The plane had stopped in Bogota to pick up flowers – one of Colombia’s biggest exports – and was scheduled to land in Miami.
Seoul, South Korea
Nuclear program talks to reopen
Negotiations on North Korea’s nuclear program will resume this week for the first time in nine months, South Korea’s nuclear envoy said today.
The talks had been on hold since October due to a dispute over North Korea’s obligation to hand over a declaration of its nuclear program. Last month, Pyongyang turned in a partial declaration and destroyed the cooling tower at its main Yongbyon nuclear complex.
The talks are expected to focus on how to verify the North’s declaration.
Six tortured bodies found
Police discovered the tortured and burned bodies of six men in an empty lot Monday, shattering a two-month period of relative calm in this border city’s war on organized crime.
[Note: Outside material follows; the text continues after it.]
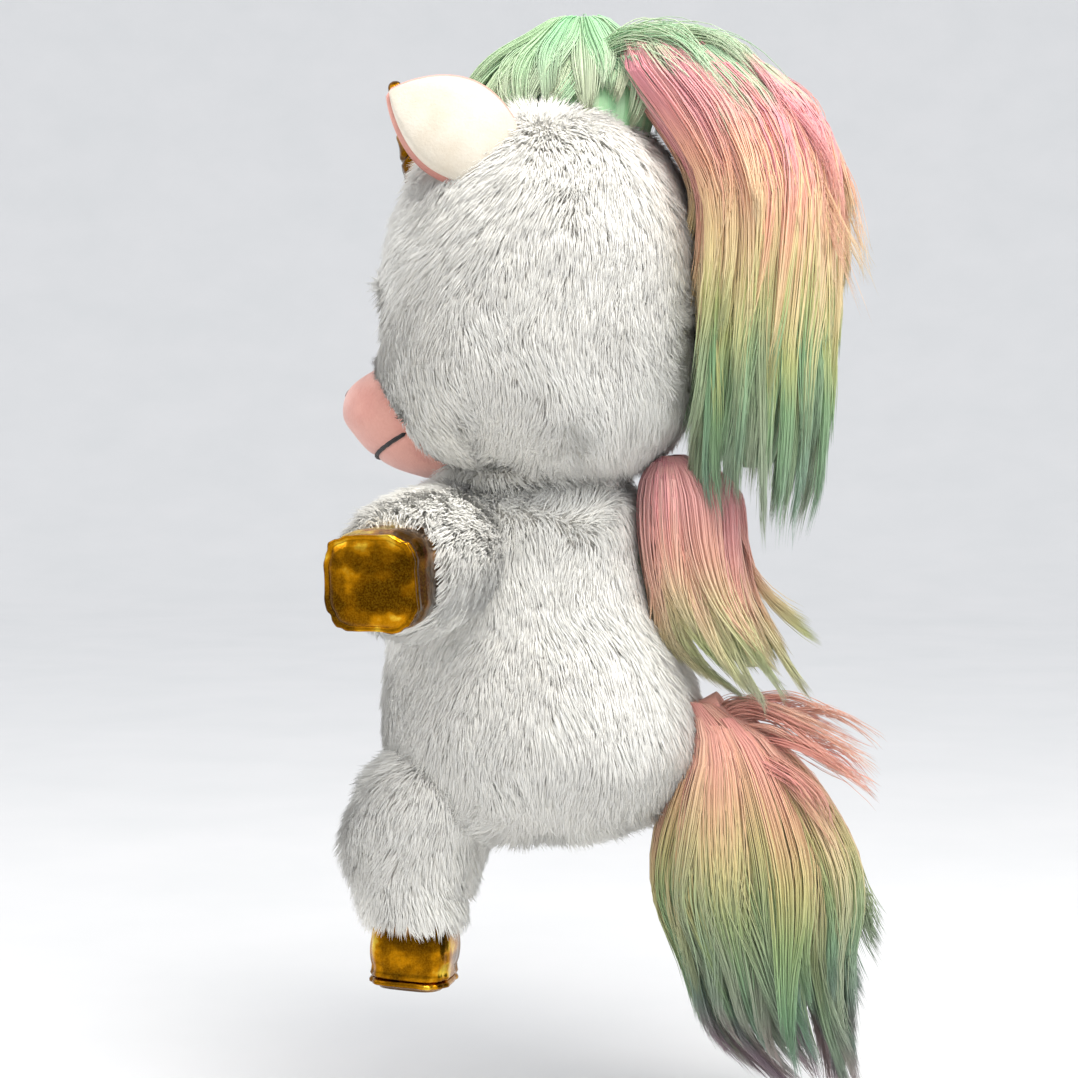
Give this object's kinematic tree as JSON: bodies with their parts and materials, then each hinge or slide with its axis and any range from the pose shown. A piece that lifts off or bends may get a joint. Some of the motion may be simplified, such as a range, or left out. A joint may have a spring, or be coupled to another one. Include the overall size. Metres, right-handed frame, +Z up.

An additional five bodies were discovered since Saturday, including a woman whose body was found stuffed in a barrel, in violence believed to be drug related, said state and federal authorities.
The weekend tally pushed the city’s death toll this year to more than 260, compared with about 150 homicides at this time last year, and underscored the Mexican government’s ongoing troubles reining in organized crime.
None of the victims had been identified by late Monday, and authorities did not confirm any motives for the killings. But the nature of the deaths – some of the men had their heads wrapped in plastic and some were charred from burns – suggested that they were the victims of gangsters, authorities said.